I saw this a few years ago in angry Americans’ insistence that unless I’m literally beating my wife in the street, or literally burning a cross in my black neighbor’s yard, then how dare you call my actions sexist or racist when so much real sexism and racism exists to fight. I see this in news headlines current as I type this, when the president of the United States so easily calls the latest mass murder performed by a fellow right-wing extremist “evil”, and then goes on about his day foaming up his base to continue fueling his party’s agenda of anti-democratic demonization and disenfranchisement of everyone who doesn’t look like them. And how dare you call the president’s work evil, they ask, when real evil is standing right there with a literal smoking gun?

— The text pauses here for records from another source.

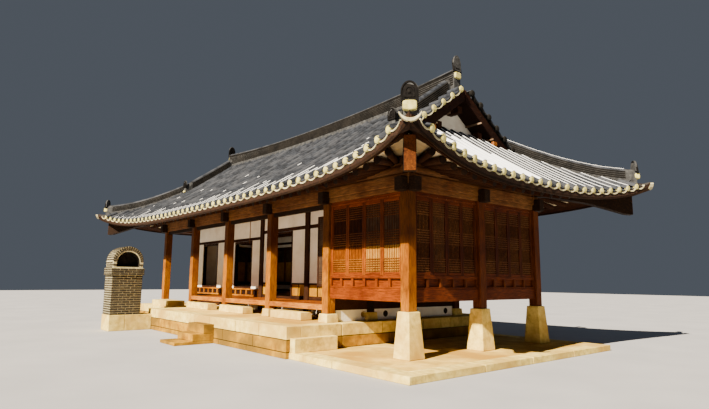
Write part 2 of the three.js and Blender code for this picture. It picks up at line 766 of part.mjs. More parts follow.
function endTile(width, height, thickness) {
  const shape = new THREE.Shape();
  shape.moveTo(-width / 2, 0);
  shape.lineTo(width / 2, 0);
  shape.lineTo(width / 2, height * 0.45);
  shape.absellipse(0, height * 0.45, width / 2, height * 0.55, 0, Math.PI, false);
  const tile = new THREE.ExtrudeGeometry(shape,
    { depth: thickness, bevelEnabled: false, curveSegments: 10 });
  return tile.rotateX(Math.PI / 2).rotateZ(Math.PI / 2);
}

function mainRidge() {
  const stops = steps(-ridgeHalfLength, ridgeHalfLength, 16).map((x) => ({
    x, y: 0, bottom: ridgeLine(x) - 150,
    top: ridgeTopMiddle + ridgeTopLift * Math.abs(x / ridgeHalfLength) ** 2.2,
  }));
  const topZ = ridgeTopMiddle + ridgeTopLift;
  const tiles = [1, -1].map((side) => endTile(250, 400, 40)
    .translate(side > 0 ? ridgeHalfLength - 25 : -ridgeHalfLength - 15, 0, topZ - 85));
  return join([followPath(stops, ridgeSection), ...tiles]);
}

const fallingRidge = { x: 5340, start: 116, end: 1870, height: 340 };
const hipRidge = { start: 5420, end: 7700, height: 290 };

function cornerRidge(sideX, sideY) {
  const falling = steps(fallingRidge.start, fallingRidge.end, 5).map((y) => {
    const z = frontSurface(fallingRidge.x, y);
    return { x: sideX * fallingRidge.x, y: sideY * y, bottom: z - 110, top: z + fallingRidge.height };
  });
  const hip = steps(hipRidge.start, hipRidge.end, 7).map((x) => {
    const z = frontSurface(x, x - hipOffset);
    return { x: sideX * x, y: sideY * (x - hipOffset), bottom: z - 70, top: z + hipRidge.height };
  });
  const foot = hip[hip.length - 1];
  const turn = Math.atan2(sideY, sideX);
  const hipTile = endTile(255, 270, 40).translate(-30, 0, 0).rotateZ(turn)
    .translate(foot.x, foot.y, foot.top - 40);
  const low = falling[falling.length - 1];
  const lowTile = endTile(220, 240, 40).translate(-30, 0, 0).rotateZ((sideY * Math.PI) / 2)
    .translate(low.x, low.y, low.top - 60);
  return join([followPath(falling, smallRidgeSection), followPath(hip, smallRidgeSection),
    hipTile, lowTile]);
}

// The deep angle rafter under each hip, carved at its outer end
function angleRafter(sideX, sideY) {
  const top = (out) => cornerUnderside - hipFall * out - 50;
  const profile = [
    [-600, beamTop + gap], [250, beamTop + gap], [900, 3330], [1500, 3075], [1600, 3060],
    [1600, 3330], [1575, 3350], [1600, 3370], [1600, 3600], [1100, 3670],
    [-600, top(0)],
  ];
  const shape = new THREE.Shape(profile.map(([out, z]) => new THREE.Vector2(out * Math.SQRT2, z)));
  const bar = new THREE.ExtrudeGeometry(shape, { depth: 190, bevelEnabled: false });
  bar.translate(0, 0, -95).rotateX(Math.PI / 2).rotateZ(Math.atan2(sideY, sideX));
  return bar.translate(sideX * halfLength, sideY * halfDepth, 0);
}

// The upright slot that the common rafters leave for an angle rafter
function angleSlot(sideX, sideY) {
  const width = 95 + gap;
  const slot = box(-1500, 3500, -width, width, 3000, 4500);
  return slot.rotateZ(Math.atan2(sideY, sideX)).translate(sideX * halfLength, sideY * halfDepth, 0);
}

// Round rafters along one eave, fanned near its two ends and held by a strip on their ends
function roundBar(from, to, radiusFrom, radiusTo) {
  const length = from.distanceTo(to);
  const bar = new THREE.CylinderGeometry(radiusTo, radiusFrom, length, 6);
  const turn = new THREE.Quaternion().setFromUnitVectors(
    new THREE.Vector3(0, 1, 0), to.clone().sub(from).normalize());
  const middle = from.clone().add(to).multiplyScalar(0.5);
  return bar.applyQuaternion(turn).translate(middle.x, middle.y, middle.z);
}

function rafters(end, eave, place, underside) {
  const bars = [];
  const straight = end - fanStart;
  const last = end + fanReach;
  const count = Math.round(last / rafterPitch);
  for (const along of steps(-last, last, 2 * count)) {
    const over = Math.max(0, Math.abs(along) - straight);
    const inside = Math.sign(along) * (Math.abs(along) - over * (1 - fanShare));
    const outer = eave(along).out - rafterSetBack;
    const thin = 60 * (1 - 0.35 * Math.min(over / fanStart, 1));
    const at = (position, out, radius) => {
      const [x, y] = place(position, out);
      return new THREE.Vector3(x, y, underside(position, out) - rafterClearance - radius);
    };
    bars.push(roundBar(at(along, outer, rafterRadius), at(inside, plate[1] - 15, thin),
      rafterRadius, thin));
  }
  const reach = end - 140;
  const middle = (plate[0] + plate[1]) / 2;
  const width = (plate[1] - plate[0]) / 2;
  const stops = steps(-reach, reach, 12).map((along) => {
    const [x, y] = place(along, middle);
    return { x, y, bottom: beamTop + gap, top: underside(along, plate[1]) - rafterClearance };
  });
  bars.push(followPath(stops, [[-width, 0], [width, 0], [width, 1], [-width, 1]]));
  return join(bars);
}

function addRoof() {
  const sides = [[1, -1], [1, 1], [-1, -1], [-1, 1]];
  const slopes = [frontSlope(-1), frontSlope(1), sideSlope(1), sideSlope(-1)];
  ['front', 'rear', 'right', 'left'].forEach((name, i) => {
    addPiece(`roof_${name}`, toGeometry(slopes[i]), materials.tile);
  });
  addPiece('gable_right', gable(1), materials.plaster);
  addPiece('gable_left', gable(-1), materials.plaster);

  const raised = slopes.map((slope) => shift(slope, gap));
  const slots = seamSlots();
  const onSlopes = (solid) => raised.reduce((rest, slope) => rest.subtract(slope), cut(solid, slots));
  addPiece('main_ridge', toGeometry(onSlopes(mainRidge())), materials.tile);
  const names = ['right_front', 'right_rear', 'left_front', 'left_rear'];
  sides.forEach(([sideX, sideY], i) => {
    addPiece(`corner_ridge_${names[i]}`, toGeometry(onSlopes(cornerRidge(sideX, sideY))),
      materials.tile);
    addPiece(`angle_rafter_${names[i]}`, angleRafter(sideX, sideY), materials.timber);
  });
  const angleSlots = sides.map(([sideX, sideY]) => angleSlot(sideX, sideY));

  for (const [name, side] of [['rafters_front', -1], ['rafters_rear', 1]]) {
    const solid = rafters(halfLength, frontEave,
      (along, out) => [along, side * (halfDepth + out)],
      (along, out) => frontUnderside(along, halfDepth + out));
    addPiece(name, toGeometry(cut(solid, angleSlots)), materials.timber);
  }
  for (const [name, side] of [['rafters_right', 1], ['rafters_left', -1]]) {
    const solid = rafters(halfDepth, sideEave,
      (along, out) => [side * (halfLength + out), along],
      (along, out) => sideUnderside(halfLength + out, along));
    addPiece(name, toGeometry(cut(solid, angleSlots)), materials.timber);
  }
}

addStonework();
addFlueStack();
addPosts();
addBeams();
addFloors();
addPavilionWalls();
addUnderfloorWall();
addRecessedWalls();
addOuterWalls();
addDoor();
addRoof();

export default house;
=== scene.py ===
# A five-bay hanok with a raised corner pavilion, dressed round its CAD frame.
# Metres, +Z up. The long front faces -Y and the pavilion is at the +X end.
import math
import random

import bmesh
import bpy
from mathutils import Matrix, Vector


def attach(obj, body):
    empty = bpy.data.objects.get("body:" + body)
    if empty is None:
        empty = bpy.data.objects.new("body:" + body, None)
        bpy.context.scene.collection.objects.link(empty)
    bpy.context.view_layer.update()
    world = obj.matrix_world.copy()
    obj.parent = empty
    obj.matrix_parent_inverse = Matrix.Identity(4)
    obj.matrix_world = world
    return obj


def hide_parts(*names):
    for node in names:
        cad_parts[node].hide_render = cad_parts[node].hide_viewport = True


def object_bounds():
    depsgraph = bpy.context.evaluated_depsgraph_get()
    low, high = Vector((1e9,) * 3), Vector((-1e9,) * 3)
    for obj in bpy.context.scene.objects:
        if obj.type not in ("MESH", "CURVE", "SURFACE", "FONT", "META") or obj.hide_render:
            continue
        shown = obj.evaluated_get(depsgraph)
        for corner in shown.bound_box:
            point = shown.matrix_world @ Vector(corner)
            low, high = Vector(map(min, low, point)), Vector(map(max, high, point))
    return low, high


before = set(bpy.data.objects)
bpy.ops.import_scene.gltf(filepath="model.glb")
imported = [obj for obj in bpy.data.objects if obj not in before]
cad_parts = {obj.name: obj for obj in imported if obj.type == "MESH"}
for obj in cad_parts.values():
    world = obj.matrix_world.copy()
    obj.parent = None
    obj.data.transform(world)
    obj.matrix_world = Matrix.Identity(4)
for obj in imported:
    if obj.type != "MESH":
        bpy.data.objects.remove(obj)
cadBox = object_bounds()
print("frame loaded")

# The grid of posts and the main levels
grid = {"halfLength": 6.0, "halfDepth": 2.1, "bay": 2.4, "innerRow": -0.95, "post": 0.21,
        "beamBottom": 3.17, "beamTop": 3.49}
halfLength, halfDepth = grid["halfLength"], grid["halfDepth"]
hipOffset = halfLength - halfDepth
postX = [halfLength - i * grid["bay"] for i in range(6)]
xAxis, upAxis = Vector((1, 0, 0)), Vector((0, 0, 1))
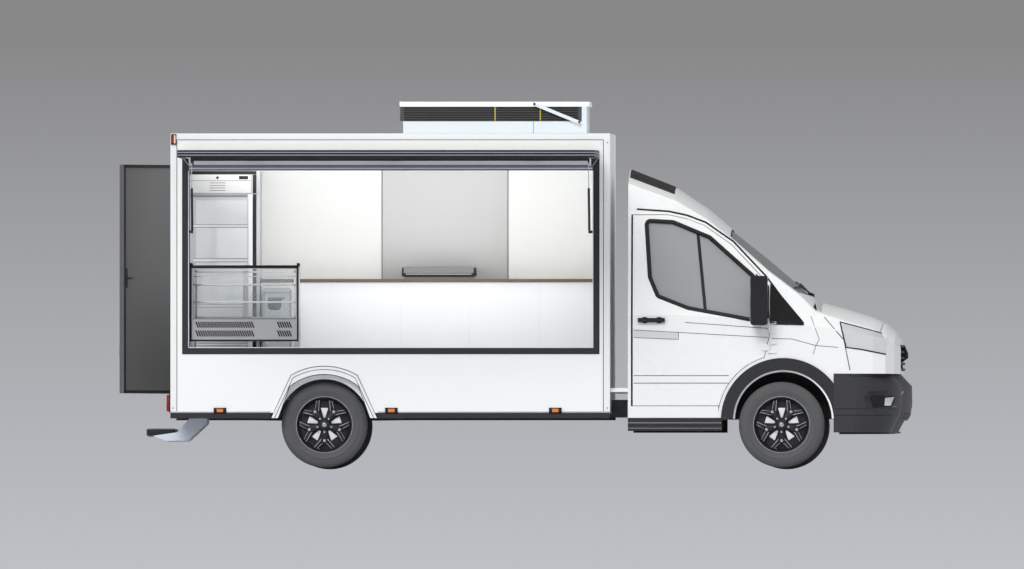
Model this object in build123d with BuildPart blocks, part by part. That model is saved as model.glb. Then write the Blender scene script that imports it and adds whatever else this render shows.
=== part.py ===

The creators of Diablo III would almost certainly deny that their game carries any real-world political views. But when I see it starkly define “evil” as contained entirely within chortling, fire-breathing giants and their howling armies that rampage around in broad daylight cutting down screaming villagers, the game reflects this childish and too-easy view of reality that the current holders of power depend upon, and actively encourage their followers to hold. The game, therefore, ends up feeling like Trumpist propganda. Given its original release date of 2012, I can’t escape the suspicion that this highly visible and popular work — breaking global sales records when it first launched —- helped set the table for Gamergate, which in turn became one of the many heralds assisting the rise of Trump.
I plan to still play the game for a while longer, because I enjoy spending time with my friends and family, and I can compartmentalize the fun we have with Diablo III from the despairingly ignorant message it carries. But this barrier does take an active mental effort to maintain. Especially now that I’ve thought through what bothers me about this game, I know that in due time I’ll wish to invest my energies elsewhere.